[Haskell-cafe] Restricted type classes

Neil Brown nccb2 at kent.ac.uk
Tue Sep 7 07:26:49 EDT 2010


On 07/09/10 05:24, wren ng thornton wrote:
>>> that other class would (most likely) be a subclass of pointed 
>>> functors. In
>>> any case, it does mean there's something of a mismatch between 
>>> singleton vs
>>> return/pure/point/unit.
>>
>> Not quite sure what you mean by a "mis-match"
> Of course, I'd expect singleton to obey the pointed law as well, so
>
> Just that they're not the same thing.
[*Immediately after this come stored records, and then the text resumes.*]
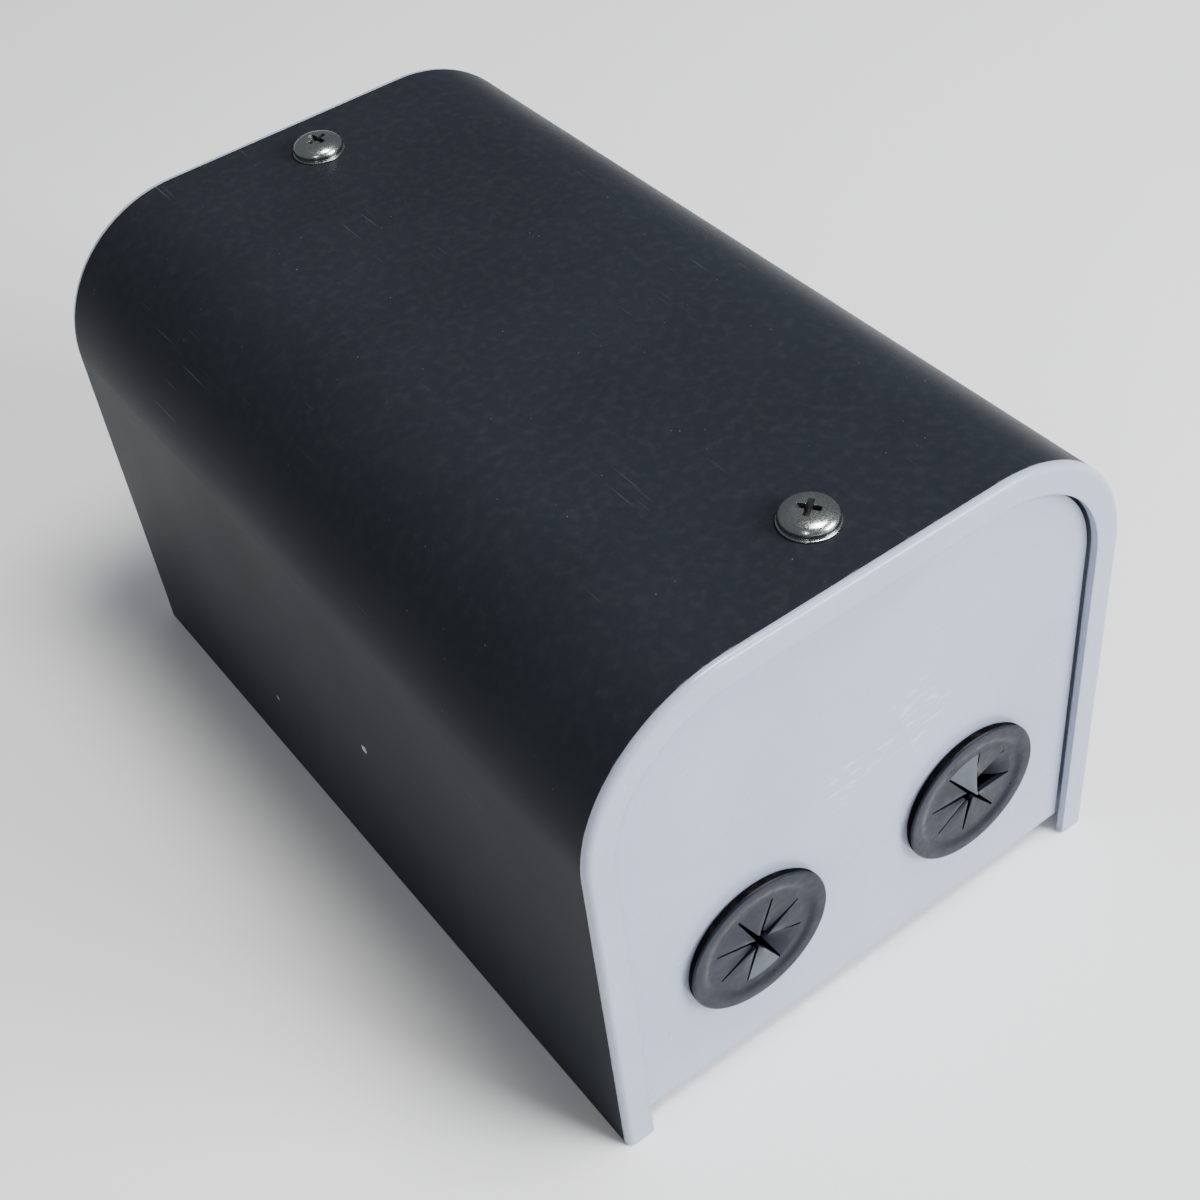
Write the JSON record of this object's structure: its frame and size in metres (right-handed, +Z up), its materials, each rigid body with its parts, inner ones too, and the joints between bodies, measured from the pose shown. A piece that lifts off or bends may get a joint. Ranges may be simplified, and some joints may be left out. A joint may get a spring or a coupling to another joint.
{
  "type": "pedestrian light control box",
  "caption": "Mailbox-shaped sheet-metal control and connection box of a pedestrian light: dark bent cover over a light grey tray with slit cable grommets, circuit board and transformer inside.",
  "frame": {"origin": "middle of the footprint, on the surface the rubber feet stand on", "axes": "+X across the box, +Y along it away from the end with the cable grommets, +Z up"},
  "size_m": [0.12, 0.19, 0.1151],
  "materials": {
    "cover_paint": "satin charcoal powder coat",
    "frame_paint": "semi-gloss light blue-grey paint",
    "grommet_rubber": "semi-gloss dark grey moulded rubber",
    "foot_rubber": "matt black moulded rubber",
    "zinc_steel": "bright zinc plated",
    "nut_steel": "yellow passivated zinc",
    "brass": "turned brass",
    "strap_steel": "plain zinc plated sheet",
    "board_laminate": "green solder resist over glass laminate",
    "insulation": "natural pressed insulating sheet",
    "terminal_grey": "moulded grey polyamide",
    "terminal_green": "moulded green polyamide",
    "fuse_glass": "clear glass tube",
    "relay_blue": "moulded blue case",
    "epoxy_blue": "dipped epoxy coat",
    "sleeve": "shrunk dark sleeve",
    "chip_epoxy": "moulded black epoxy",
    "sink_aluminium": "extruded, natural anodised",
    "crystal_can": "drawn tin plated can",
    "switch_red": "moulded red housing",
    "lever_white": "moulded white",
    "trimmer_blue": "moulded blue housing",
    "button_grey": "moulded light grey",
    "lens_red": "diffused red epoxy",
    "lens_green": "diffused green epoxy",
    "core_steel": "varnished steel laminations",
    "bobbin_nylon": "natural polyamide",
    "winding": "enamelled copper wire under tape",
    "saddle_nylon": "black polyamide"
  },
  "bodies": {
    "base": {"base_tray": "frame_paint", "rubber_feet": "foot_rubber", "cable_grommet_left": "grommet_rubber", "cable_grommet_right": "grommet_rubber", "cover_nuts": "nut_steel", "insulation_sheet": "insulation", "board_standoffs": "brass", "circuit_board": "board_laminate", "board_screws": "zinc_steel", "supply_terminals": "terminal_grey", "lamp_terminals": "terminal_green", "terminal_screws": "zinc_steel", "fuse_clips": "brass", "relays": "relay_blue", "surge_arrester": "epoxy_blue", "smoothing_capacitors": "sleeve", "rectifier": "chip_epoxy", "heat_sink": "sink_aluminium", "voltage_regulator": "chip_epoxy", "regulator_screw": "zinc_steel", "timing_chip": "chip_epoxy", "chip_socket": "chip_epoxy", "clock_crystal": "crystal_can", "switch_block": "switch_red", "trimmer_body": "trimmer_blue", "test_button_body": "chip_epoxy", "led_red": "lens_red", "led_green": "lens_green", "transformer_core": "core_steel", "transformer_bobbin": "bobbin_nylon", "transformer_windings": "winding", "transformer_strap": "strap_steel", "transformer_nuts": "zinc_steel", "clamp_bridge": "strap_steel", "cable_saddles": "saddle_nylon", "saddle_screws": "zinc_steel", "earth_stud": "brass", "earth_washer": "zinc_steel", "earth_nut": "brass"},
    "cover": {"cover_shell": "cover_paint", "front_end_frame": "frame_paint", "rear_end_frame": "frame_paint"},
    "front_screw": {"cover_screw_front": "zinc_steel", "cover_washer_front": "zinc_steel"},
    "rear_screw": {"cover_screw_rear": "zinc_steel", "cover_washer_rear": "zinc_steel"},
    "fuse": {"fuse_glass": "fuse_glass", "fuse_caps": "crystal_can"},
    "lever_1": {"switch_slider_1": "lever_white"},
    "lever_2": {"switch_slider_2": "lever_white"},
    "lever_3": {"switch_slider_3": "lever_white"},
    "lever_4": {"switch_slider_4": "lever_white"},
    "trimmer": {"trimmer_rotor": "lever_white"},
    "button": {"test_button_cap": "button_grey"}
  },
  "joints": [
    {"name": "cover_lift", "type": "slide", "parent": "base", "child": "cover", "axis": [0, 0, 1], "range_m": [0, 0.12]},
    {"name": "front_screw_out", "type": "slide", "parent": "cover", "child": "front_screw", "axis": [0, 0, 1], "range_m": [0, 0.018]},
    {"name": "rear_screw_out", "type": "slide", "parent": "cover", "child": "rear_screw", "axis": [0, 0, 1], "range_m": [0, 0.018]},
    {"name": "fuse_pull", "type": "slide", "parent": "base", "child": "fuse", "axis": [0, 0, 1], "range_m": [0, 0.02]},
    {"name": "lever_1_slide", "type": "slide", "parent": "base", "child": "lever_1", "axis": [0, 1, 0], "range_m": [0, 0.0018]},
    {"name": "lever_2_slide", "type": "slide", "parent": "base", "child": "lever_2", "axis": [0, 1, 0], "range_m": [0, 0.0018]},
    {"name": "lever_3_slide", "type": "slide", "parent": "base", "child": "lever_3", "axis": [0, 1, 0], "range_m": [0, 0.0018]},
    {"name": "lever_4_slide", "type": "slide", "parent": "base", "child": "lever_4", "axis": [0, 1, 0], "range_m": [0, 0.0018]},
    {"name": "trimmer_turn", "type": "hinge", "parent": "base", "child": "trimmer", "pos_m": [0.024, 0.008, 0.0195], "axis": [0, 0, 1], "range_deg": [-135, 135]},
    {"name": "button_press", "type": "slide", "parent": "base", "child": "button", "axis": [0, 0, -1], "range_m": [0, 0.0004], "stiffness_N_per_m": 3000}
  ]
}
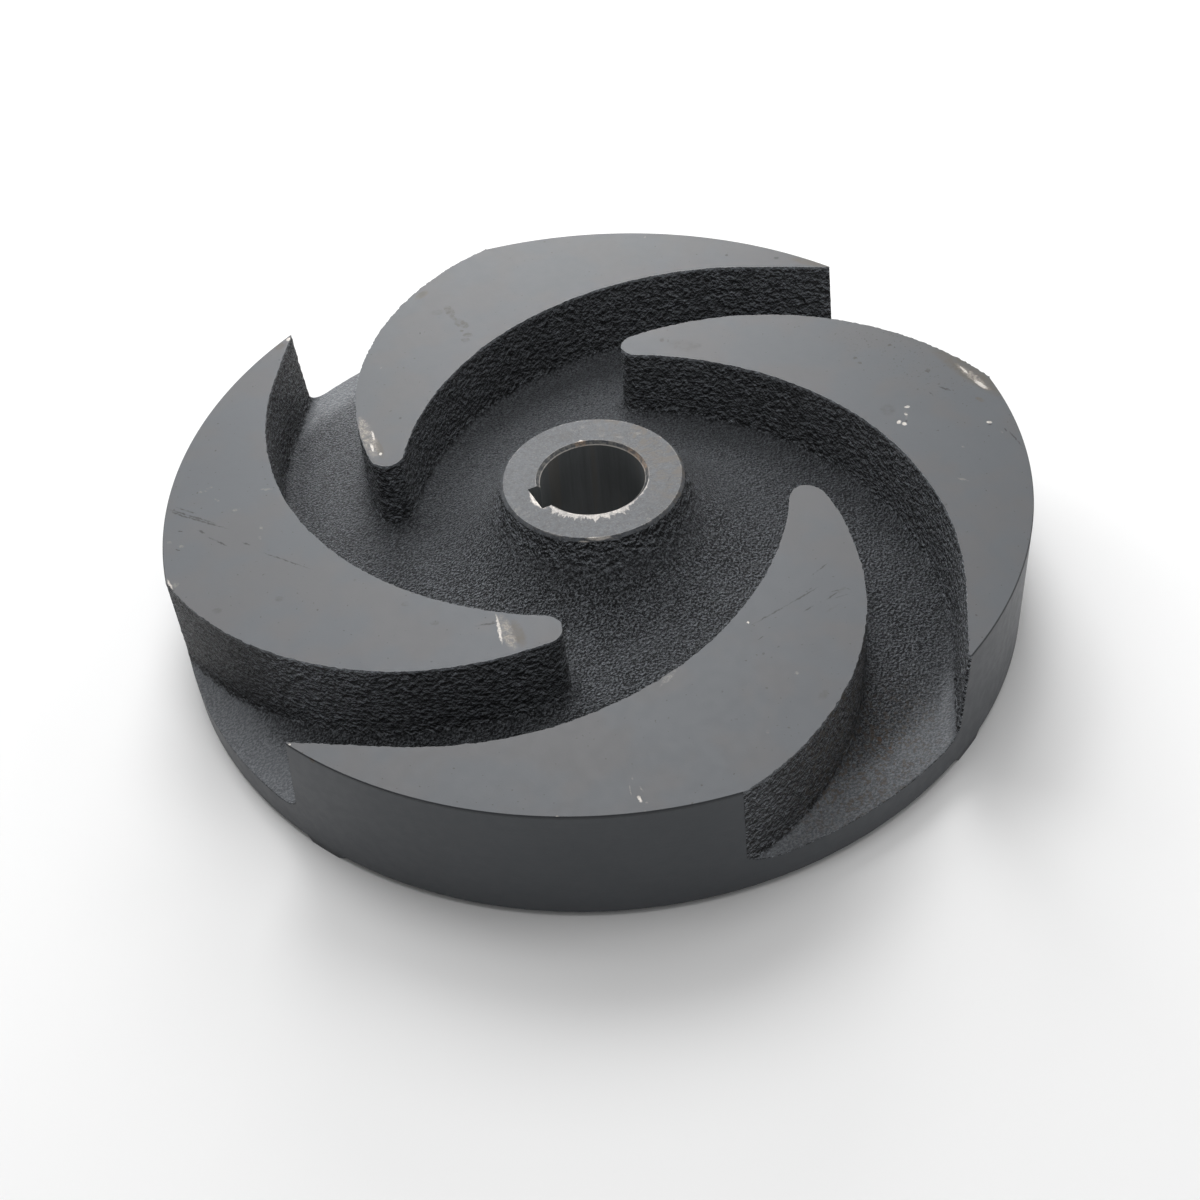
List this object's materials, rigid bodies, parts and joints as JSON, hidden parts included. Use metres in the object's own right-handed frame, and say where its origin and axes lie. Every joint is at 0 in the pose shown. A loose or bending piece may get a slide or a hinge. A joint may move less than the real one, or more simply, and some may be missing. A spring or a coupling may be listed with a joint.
{
  "type": "pump impeller",
  "caption": "Semi-open centrifugal pump impeller cast in one piece, with backward-curved vanes on a solid shroud disc and a keyed centre bore.",
  "frame": {"origin": "on the bore axis, in the plane that the back boss and back ribs stand on", "axes": "+Z along the bore towards the open vane side, -X through the middle of the keyway"},
  "size_m": [0.26, 0.26, 0.0427],
  "materials": {
    "painted_iron": "satin grey paint over sand-cast iron, smooth where turned"
  },
  "bodies": {
    "root": {"impeller": "painted_iron"}
  },
  "joints": []
}
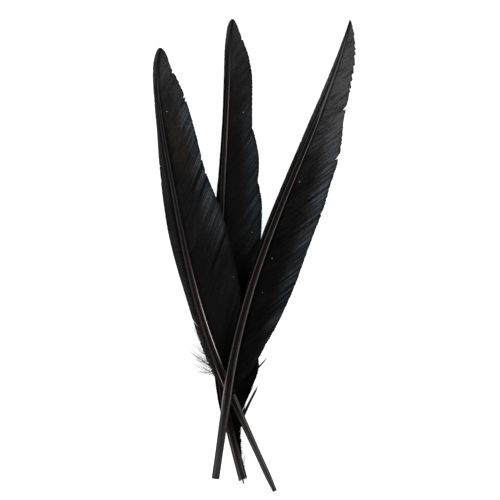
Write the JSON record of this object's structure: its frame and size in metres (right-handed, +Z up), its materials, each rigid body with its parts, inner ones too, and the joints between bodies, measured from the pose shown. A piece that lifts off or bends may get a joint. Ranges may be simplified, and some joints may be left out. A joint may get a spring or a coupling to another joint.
{
  "type": "quill pen",
  "caption": "Black flight-feather quills for pens, laid crossed at their barrels, each with a hollow barrel, a grooved shaft, a narrow vane and a broad vane.",
  "frame": {"origin": "centre of the bounding box in X and Y, at the surface that the quills lie on", "axes": "+Y runs along the feathers from barrels to tips, +Z is up from the surface, +X is towards the broad vanes"},
  "size_m": [0.1266, 0.2969, 0.0188],
  "materials": {
    "horn": "dyed horn, satin, dark grey-brown with fine lengthwise streaks",
    "shaft": "dyed horn, satin, with a red-brown groove between two greyer ridges",
    "vane": "near-black barbs with a faint blue-green sheen",
    "down": "thin hair-like grey-black barbs",
    "pith": "dry white foam-like pith",
    "membrane": "thin dry papery skin"
  },
  "bodies": {
    "middle_quill": {"middle_barrel": "horn", "middle_membrane": "membrane", "middle_rachis": "shaft", "middle_pith": "pith", "middle_narrow_vane": "vane", "middle_broad_vane_base": "vane", "middle_broad_vane_middle": "vane", "middle_broad_vane_tip": "vane", "middle_down": "down", "middle_loose_barbs": "down"},
    "left_quill": {"left_barrel": "horn", "left_membrane": "membrane", "left_rachis": "shaft", "left_pith": "pith", "left_narrow_vane": "vane", "left_broad_vane_base": "vane", "left_broad_vane_middle": "vane", "left_broad_vane_tip": "vane", "left_down": "down"},
    "right_quill": {"right_barrel": "horn", "right_membrane": "membrane", "right_rachis": "shaft", "right_pith": "pith", "right_narrow_vane": "vane", "right_broad_vane_base": "vane", "right_broad_vane_middle": "vane", "right_broad_vane_tip": "vane", "right_loose_barbs": "down"}
  },
  "joints": [
    {"name": "left_lift", "type": "slide", "parent": "middle_quill", "child": "left_quill", "axis": [0, 0, 1], "range_m": [0, 0.04]},
    {"name": "right_lift", "type": "slide", "parent": "left_quill", "child": "right_quill", "axis": [0, 0, 1], "range_m": [0, 0.04]}
  ]
}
For example, ZipList supports 
> pure but it has no meaningful instance of singleton since every 
> ZipList is infinite.
>
I don't believe that every ZipList is infinite (if this should be the 
case, the constructor shouldn't be exposed!), just that ZipLists created 
by "pure" are infinite -- that's the obvious definition to meet the 
Applicative laws.  You can quite happily use:

(+) <$> ZipList [1,2,3] <*> ZipList [4,5] == ZipList [5,7]

So ZipList does have a meaningful definition of singleton (singleton x = 
ZipList [x]; I'm sure there are other pointed functors that don't have a 
good definition for singleton), and a meaningful definition of pure, but 
they're not the same definition.

Thanks,

Neil.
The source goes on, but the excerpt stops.